Overall, I am genuinely excited for this show. The trailer looked really good, and I think I'm going to end up liking it. I realize I said that about Riverdale back in 2017, and that went off the rails pretty quickly by the end of the first season, I'm not familiar with the show's creator, Jason Stone or the other executive producers/showrunners, Joan Lambur and Steve Cochrane, though according to IMDB, Jason Stone was the executive producer on the 2013 comedy, This Is the End, which I haven't seen, so we'll see how these three people's styles fit into the Hardy Boys mythos. The Hardy Boys series in it's early incarnations was a huge part of my childhood. I read the original books, the Digest series (59 to 190 of the main series) and the Casefiles books, and watched the short lived 1995 TV series as well.
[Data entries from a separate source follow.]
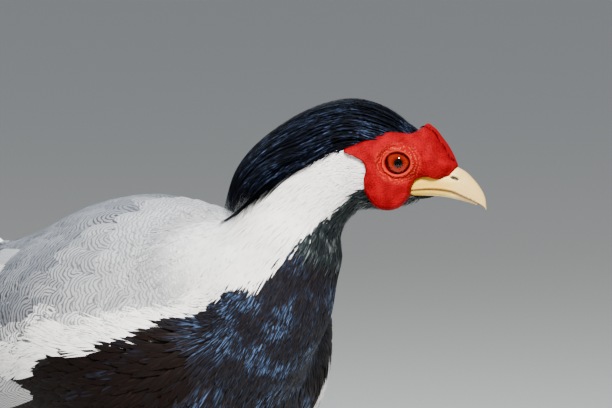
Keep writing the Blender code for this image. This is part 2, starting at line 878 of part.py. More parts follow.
def main():
    for old in list(bpy.data.objects):
        bpy.data.objects.remove(old)
    torso = shade(torso_shape())
    neck = neck_shape()
    combine(neck, [torso_shape(GAP), head_shape(GAP)], "DIFFERENCE")
    shade(neck)
    head = head_shape()
    cutters = [eyeball(1, GAP), eyeball(-1, GAP), upper_bill_shape(GAP), lower_bill_shape(GAP)]
    combine(head, cutters, "DIFFERENCE")
    shade(head)
    upper = combine(upper_bill_shape(), [nostril_cutter(1), nostril_cutter(-1)], "DIFFERENCE")
    shade(upper)
    shade(lower_bill_shape())
    for side, word in ((1, "left"), (-1, "right")):
        shade(named(face_shape(side), "face_" + word))
        shade(named(eyeball(side), "eye_" + word))
        wing_shape(side, "wing_" + word)
        tail_shape(side, "tail_" + word)
        shade(named(shank_shape(side), "shank_" + word))
        thigh_shape(side, "thigh_" + word)
        foot_shape(side, "foot_" + word)
        spur_shape(side, "spur_" + word)
        for toe, finger in enumerate(("inner", "middle", "outer", "hind")):
            claw_shape(side, toe, "claw_" + word + "_" + finger)
    undertail_shape()
    crest_shape()


main()
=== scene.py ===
# %% [markdown]
# # A silver pheasant cock
# The solids of the bird come in as a fixed frame. This lesson dresses them: one skin over the flesh,
# a coat of many thousand mesh feathers that lie along it, and a red face, eyes, bill and legs with
# detail at the scale of the real ones. Lengths are millimetres until a mesh is made.

# %% Load the frame
import math

import bpy
import numpy as np
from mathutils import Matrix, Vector, noise
from mathutils.bvhtree import BVHTree


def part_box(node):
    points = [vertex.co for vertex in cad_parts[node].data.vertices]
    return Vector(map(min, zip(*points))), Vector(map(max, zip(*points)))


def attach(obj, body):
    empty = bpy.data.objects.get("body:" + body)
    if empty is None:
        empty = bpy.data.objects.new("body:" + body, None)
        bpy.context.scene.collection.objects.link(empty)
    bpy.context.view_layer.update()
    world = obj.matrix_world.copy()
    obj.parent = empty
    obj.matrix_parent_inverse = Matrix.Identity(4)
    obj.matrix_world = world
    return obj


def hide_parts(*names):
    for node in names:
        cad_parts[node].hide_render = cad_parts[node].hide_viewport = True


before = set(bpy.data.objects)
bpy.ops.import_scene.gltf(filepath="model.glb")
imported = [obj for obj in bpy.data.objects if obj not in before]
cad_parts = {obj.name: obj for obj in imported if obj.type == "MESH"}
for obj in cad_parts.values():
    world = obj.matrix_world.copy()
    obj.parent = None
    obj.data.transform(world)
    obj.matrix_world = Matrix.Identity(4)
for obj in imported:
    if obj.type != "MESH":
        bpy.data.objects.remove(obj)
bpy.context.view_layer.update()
MM = 0.001
SIDES = ((1, "left"), (-1, "right"))
rng = np.random.default_rng(7)
print("nodes:", len(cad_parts))

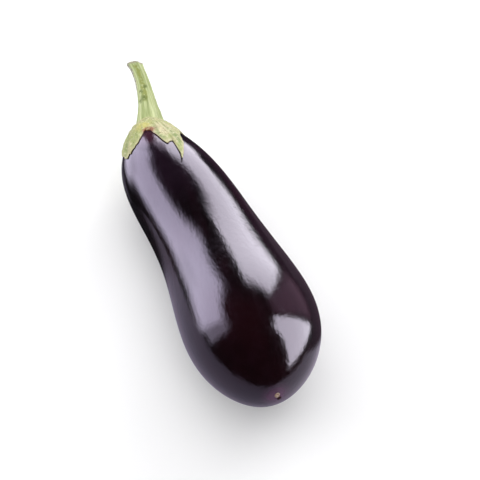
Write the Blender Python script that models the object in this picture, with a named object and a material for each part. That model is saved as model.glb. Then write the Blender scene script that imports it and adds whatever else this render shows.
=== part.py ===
"""A whole eggplant as picked, lying on its side: the fruit, its calyx and its stem.

Metres, +Z up. The fruit lies along Y with its blossom end at -Y and its stem end at +Y, and rests
on a small flat spot under its weight. The origin is at the bottom centre of the whole.
"""

import math

import bmesh
import bpy
from mathutils import Vector

MM = 0.001

# Fruit: its length, and what the Bezier rules below are driven by, from the blossom end to the crown
FRUIT_LENGTH = 227.0 * MM
BLOSSOM_END_Y = -136.9 * MM
WIDTH_CONTROLS = [w * MM for w in (56.0, 62.5, 51.0, 34.0, 27.5, 36.5, 52.0, 33.0)]
SIDEWAYS_CONTROLS = [x * MM for x in (-3.1, 6.4, -10.1, 17.9, -26.6, -13.1)]
HEIGHT_CONTROLS = [z * MM for z in (50.0, 46.0, 56.0, 18.5, 36.5, 44.0, 44.0)]
FRUIT_COLUMNS = 56
FRUIT_RINGS = 32

# Gap that touching pieces keep
GAP = 0.3 * MM

# Calyx: the outline of its five lobes as (angle round the crown in degrees, reach from the crown).
# The lobe over the top is split into a short tooth and a long curled tip.
CALYX_EDGE = [
    (-18.0, 44.0 * MM),  # tip of the lobe at the right
    (24.0, 29.0 * MM),
    (38.0, 31.0 * MM),
    (48.0, 38.0 * MM),
    (60.0, 48.0 * MM),
    (67.5, 59.0 * MM),
    (72.0, 66.0 * MM),  # long tip of the lobe over the top
    (74.5, 47.5 * MM),
    (81.0, 52.0 * MM),  # its tooth
    (88.0, 38.5 * MM),
    (94.0, 29.0 * MM),
    (102.0, 27.0 * MM),
    (112.0, 35.0 * MM),
    (122.0, 40.0 * MM),
    (142.0, 44.0 * MM),  # tip of the broad lobe at the left
    (156.0, 37.0 * MM),
    (180.0, 28.0 * MM),
    (214.0, 44.0 * MM),  # tip of the lobe at the lower left
    (248.0, 27.0 * MM),
    (282.0, 42.0 * MM),  # tip of the lobe underneath
    (312.0, 28.0 * MM),
]
CALYX_COLUMNS = 80
CALYX_RINGS = 26
# Rings of points crowd towards the rim by this power
RIM_SPACING = 1.4
LOBE_THICKNESS = 1.9 * MM
COLLAR_THICKNESS = 4.2 * MM
COLLAR_RADIUS = 20.0 * MM
RIM_ROUNDING = 10
EDGE_LIFT = 0.6 * MM
LIFT_POWER = 4
CROWN_RELIEF = 0.6 * MM
CROWN_RELIEF_RADIUS = 8.0 * MM
# A lobe curls sideways past this reach, by this many degrees over the next stretch
CURL_START = 47.0 * MM
CURL_STRETCH = 19.0 * MM
CURL_DEGREES = 8.0

# Stem: where its foot stands beside the crown, how far its cut end lies from there, its sideways bow
# and its thickness. Its end is cut on a slant.
STEM_FOOT_ACROSS = 1.5 * MM
STEM_RUN = Vector((3.0, 45.0, 15.7)) * MM
STEM_BOW = 7.0 * MM
STEM_END_RADIUS = 4.3 * MM
STEM_FLARE = 4.8 * MM
FLARE_POWER = 1.8
STEM_CUT_SLANT = 1.6 * MM
SLANT_POWER = 6
STEM_RIBS = 5
RIB_DEPTH = 0.06
STEM_COLUMNS = 30
STEM_RINGS = 24
FOOT_RINGS = 3
END_RINGS = 2
FOOT_BLEND = 0.16

# Steps that directions are measured over, and the crease above which an edge is shaded sharp
STATION_STEP = 1e-5
ANGLE_STEP = 1e-3
CENTRE_STEP = 0.01
SHARP_CREASE = math.radians(45)

SKIN_COLOUR = (0.018, 0.006, 0.013, 1.0)
CALYX_COLOUR = (0.42, 0.43, 0.17, 1.0)
STEM_COLOUR = (0.36, 0.42, 0.14, 1.0)


def bezier(controls, t):
    """The Bezier rule through the first and last control, drawn towards those between."""
    degree = len(controls) - 1
    return sum(
        math.comb(degree, i) * t**i * (1 - t) ** (degree - i) * control
        for i, control in enumerate(controls)
    )


def fruit_radius(station):
    """The radius at a station, 0 at the blossom end and 1 at the crown: an ellipsoid of varying width."""
    return 2 * math.sqrt(max(0.0, station * (1 - station))) * bezier(WIDTH_CONTROLS, station)


def skin_point(station, angle):
    """A point of the skin: the angle is 0 at +X and 90 degrees at the top."""
    radius = fruit_radius(station)
    return Vector(
        (
            bezier(SIDEWAYS_CONTROLS, station) + radius * math.cos(angle),
            BLOSSOM_END_Y + station * FRUIT_LENGTH,
            bezier(HEIGHT_CONTROLS, station) + radius * math.sin(angle),
        )
    )


def skin_normal(station, angle):
    """The outward direction at a point of the skin, which is +Y at the crown."""
    if station > 1 - STATION_STEP:
        return Vector((0.0, 1.0, 0.0))
    before = skin_point(station - STATION_STEP, angle)
    along = skin_point(station + STATION_STEP, angle) - before
    around = skin_point(station, angle + ANGLE_STEP) - skin_point(station, angle - ANGLE_STEP)
    return along.cross(around).normalized()


def crown_profile(steps=400, span=0.5):
    """The distance along the skin from the crown, for stations from 1 back to 1 - span."""
    profile = [(0.0, 1.0)]
    distance = 0.0
    for i in range(1, steps + 1):
        station = 1 - span * (i / steps) ** 2
        last = profile[-1][1]
        rise = fruit_radius(station) - fruit_radius(last)
        distance += math.hypot(rise, (last - station) * FRUIT_LENGTH)
        profile.append((distance, station))
    return profile


CROWN_PROFILE = crown_profile()


def station_at(reach):
    """The station that lies this far from the crown along the skin."""
    for (near, high), (far, low) in zip(CROWN_PROFILE, CROWN_PROFILE[1:]):
        if reach <= far:
            return high + (low - high) * (reach - near) / (far - near)
    return CROWN_PROFILE[-1][1]


def over_crown(reach, angle, height):
    """The point at this reach and angle from the crown, raised from the skin."""
    station = station_at(reach)
    return skin_point(station, angle) + skin_normal(station, angle) * height


def calyx_reach(degrees):
    """How far the calyx's edge lies from the crown at an angle."""
    first = (CALYX_EDGE[0][0] + 360.0, CALYX_EDGE[0][1])
    degrees = (degrees - CALYX_EDGE[0][0]) % 360.0 + CALYX_EDGE[0][0]
    for (start, low), (end, high) in zip(CALYX_EDGE, CALYX_EDGE[1:] + [first]):
        if degrees <= end:
            return low + (high - low) * (degrees - start) / (end - start)
    return first[1]


def calyx_heights(reach, share):
    """The heights of the calyx's two faces above the skin; share is 0 at the crown and 1 at the edge."""
    relief = CROWN_RELIEF * math.exp(-((reach / CROWN_RELIEF_RADIUS) ** 2))
    inner = GAP + relief + EDGE_LIFT * share**LIFT_POWER
    collar = (COLLAR_THICKNESS - LOBE_THICKNESS) * math.exp(-((reach / COLLAR_RADIUS) ** 2))
    thickness = (LOBE_THICKNESS + collar) * math.sqrt(1 - share**RIM_ROUNDING)
    return inner, inner + thickness


def fruit_place(share, angle):
    return skin_point((1 - math.cos(math.pi * share)) / 2, angle)


def calyx_place(share, angle):
    """From the middle of the inner face out to the edge at one half, and back over the outer face."""
    from_edge = abs(2 * share - 1)
    out = 1 - from_edge**RIM_SPACING
    reach = out * calyx_reach(math.degrees(angle))
    curl = max(0.0, (reach - CURL_START) / CURL_STRETCH) ** 2 * math.radians(CURL_DEGREES)
    inner, outer = calyx_heights(reach, min(out, 1.0))
    return over_crown(reach, angle + curl, inner if share < 0.5 else outer)


def stem_centre(t):
    """The stem's centre line from the crown, 0, to the cut end, 1."""
    across = Vector((STEM_FOOT_ACROSS + STEM_BOW * t * (1 - t), 0.0, 0.0))
    return skin_point(1.0, 0.0) + STEM_RUN * t + across


def stem_radius(t, angle):
    ribs = 1 + RIB_DEPTH * math.cos(STEM_RIBS * angle)
    return (STEM_END_RADIUS + STEM_FLARE * max(0.0, 1 - t) ** FLARE_POWER) * ribs


def stem_ring_point(t, angle, share=1.0):
    """A point of the ribbed section that stands square to the centre line."""
    along = (stem_centre(t + CENTRE_STEP) - stem_centre(t - CENTRE_STEP)).normalized()
    side = Vector((1.0, 0.0, 0.0)) - along * along.x
    side.normalize()
    up = side.cross(along)
    radius = stem_radius(t, angle) * share
    slant = along * (-STEM_CUT_SLANT * t**SLANT_POWER * share * math.cos(angle))
    return stem_centre(t) + side * radius * math.cos(angle) + up * radius * math.sin(angle) + slant


def stem_place(share, angle):
    """From the middle of the foot out over the calyx, up the side, and in across the cut end."""
    ring = share * STEM_RINGS
    last_side_ring = STEM_RINGS - END_RINGS
    if ring > last_side_ring + 0.5:
        return stem_ring_point(1.0, angle, (STEM_RINGS - ring) / END_RINGS)
    t = max(0.0, (ring - FOOT_RINGS) / (last_side_ring - FOOT_RINGS))
    radius = stem_radius(0.0, angle) * min(1.0, ring / FOOT_RINGS)
    across = STEM_FOOT_ACROSS + radius * math.cos(angle)
    reach = math.hypot(across, radius * math.sin(angle))
    foot_angle = math.atan2(radius * math.sin(angle), across)
    foot = over_crown(reach, foot_angle, calyx_heights(reach, 0.0)[1] + GAP)
    if ring <= FOOT_RINGS + 0.5:
        return foot
    start = FOOT_BLEND * (1 - t)
    blend = min(1.0, t / FOOT_BLEND)
    blend = blend * blend * (3 - 2 * blend)
    return foot.lerp(stem_ring_point(t + start, angle), blend)


def paint(name, colour, roughness):
    material = bpy.data.materials.new(name)
    material.use_nodes = True
    shader = material.node_tree.nodes["Principled BSDF"]
    shader.inputs["Base Color"].default_value = colour
    shader.inputs["Roughness"].default_value = roughness
    shader.inputs["Metallic"].default_value = 0.0
    return material


def grown_body(name, columns, rings, place, material, collection):
    """A sphere whose points go where place(share from pole to pole, angle round) says."""
    shape = bmesh.new()
    bmesh.ops.create_uvsphere(shape, u_segments=columns, v_segments=rings, radius=1.0)
    for vertex in shape.verts:
        share = math.acos(max(-1.0, min(1.0, -vertex.co.z))) / math.pi
        vertex.co = place(share, math.atan2(vertex.co.y, vertex.co.x))
    if shape.calc_volume(signed=True) < 0:
        bmesh.ops.reverse_faces(shape, faces=shape.faces)
    mesh = bpy.data.meshes.new(name)
    shape.to_mesh(mesh)
    shape.free()
    mesh.shade_smooth()
    mesh.materials.append(material)
    body = bpy.data.objects.new(name, mesh)
    collection.objects.link(body)
    return body


def cut_flat_spot(body):
    """Takes off what lies below the surface that the fruit rests on, and closes the cut with one face."""
    shape = bmesh.new()
    shape.from_mesh(body.data)
    everything = list(shape.verts) + list(shape.edges) + list(shape.faces)
    cut = bmesh.ops.bisect_plane(
        shape,
        geom=everything,
        dist=1e-6,
        plane_co=(0.0, 0.0, 0.0),
        plane_no=(0.0, 0.0, -1.0),
        clear_outer=True,
    )
    edges = [item for item in cut["geom_cut"] if isinstance(item, bmesh.types.BMEdge)]
    bmesh.ops.edgenet_fill(shape, edges=edges)
    bmesh.ops.recalc_face_normals(shape, faces=shape.faces)
    shape.to_mesh(body.data)
    shape.free()
    body.data.set_sharp_from_angle(angle=SHARP_CREASE)


for leftover in list(bpy.data.objects):
    bpy.data.objects.remove(leftover, do_unlink=True)

eggplant = bpy.data.collections.new("eggplant")
bpy.context.scene.collection.children.link(eggplant)

# Fruit: one grown body with glossy dark skin, cut flat where it rests
fruit = grown_body(
    "fruit",
    FRUIT_COLUMNS,
    FRUIT_RINGS,
    fruit_place,
    paint("aubergine_skin", SKIN_COLOUR, 0.2),
    eggplant,
)
cut_flat_spot(fruit)

# Calyx: the green cap whose five lobes hug the shoulder, thickest round the stem
calyx = grown_body(
    "calyx",
    CALYX_COLUMNS,
    CALYX_RINGS,
    calyx_place,
    paint("calyx_green", CALYX_COLOUR, 0.6),
    eggplant,
)

# Stem: the ribbed woody stalk that stands on the calyx and ends in a cut
stem = grown_body(
    "stem",
    STEM_COLUMNS,
    STEM_RINGS,
    stem_place,
    paint("stem_green", STEM_COLOUR, 0.6),
    eggplant,
)
stem.data.set_sharp_from_angle(angle=SHARP_CREASE)
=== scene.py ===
"""A whole eggplant as picked, lying on its side under soft studio light: fruit, calyx and stem."""

import bisect
import math

import bpy
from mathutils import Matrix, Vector, noise


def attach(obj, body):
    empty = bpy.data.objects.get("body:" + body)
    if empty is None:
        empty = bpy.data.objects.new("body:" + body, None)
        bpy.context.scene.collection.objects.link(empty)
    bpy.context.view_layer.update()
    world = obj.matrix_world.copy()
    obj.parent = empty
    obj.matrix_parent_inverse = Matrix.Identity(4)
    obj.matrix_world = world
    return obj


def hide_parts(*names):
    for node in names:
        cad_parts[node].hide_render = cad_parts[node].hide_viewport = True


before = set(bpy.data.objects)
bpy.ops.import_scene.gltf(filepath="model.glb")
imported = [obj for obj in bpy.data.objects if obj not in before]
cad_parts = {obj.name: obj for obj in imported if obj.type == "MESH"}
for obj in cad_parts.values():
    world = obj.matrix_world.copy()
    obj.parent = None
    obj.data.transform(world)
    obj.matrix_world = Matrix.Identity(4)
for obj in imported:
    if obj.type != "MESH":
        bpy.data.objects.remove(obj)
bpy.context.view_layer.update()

# Fruit. The swollen body, grown in one piece: spongy flesh under a taut waxed skin, near-black
# purple with a redder cast where it is thin. It widens from the neck to the belly, and its weight
# presses a small flat spot into its side.

FRUIT_LENGTH = 0.227
BLOSSOM_END_Y = -0.1369
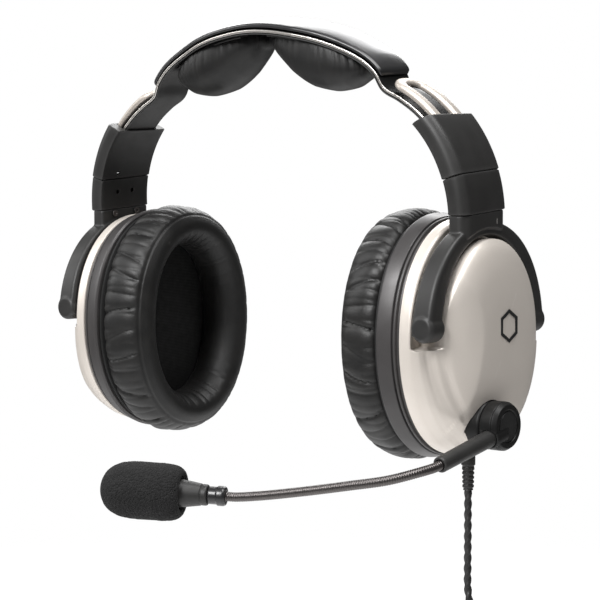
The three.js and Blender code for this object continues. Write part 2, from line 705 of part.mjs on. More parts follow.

So I have my fingers crossed that this series will do the characters justice and not get bogged down in trying to be like the CW shows like Supernatural, Riverdale or Nancy Drew.

I think what gets me the most about this show is that it's going to air on YTV here in Canada, giving me a reason to revisit the channel that my entire childhood was about, because Mighty Morphin Power Rangers, Rugrats, Sailor Moon, Digimon, Pokemon, Animorphs, Radio Active, The Odyssey, Spider-Man: The Animated Series, Incredible Story Studio and reruns of Batman (1966 TV series), Spider-Man (1967 cartoon), and The Woody Woodpecker Show all aired on this channel, along with other shows that I watched or was aware of. So now I get to return to that channel to watch a TV show adaptation of another book series that I loved as a child, like I did with Animorphs in the '90s and the three TV movies based on Gordon Korman's Macdonald Hall/Bruno & Boots series in the late 2010s.

If you read any version of The Hardy Boys or watched any of the previous TV show incarnations, I would recommend checking this series out when the pilot airs on December 4th on Hulu in the U.S. or YTV here in Canada. December 4th is my birthday, so happy birthday to me, I guess? Lol. Night folks.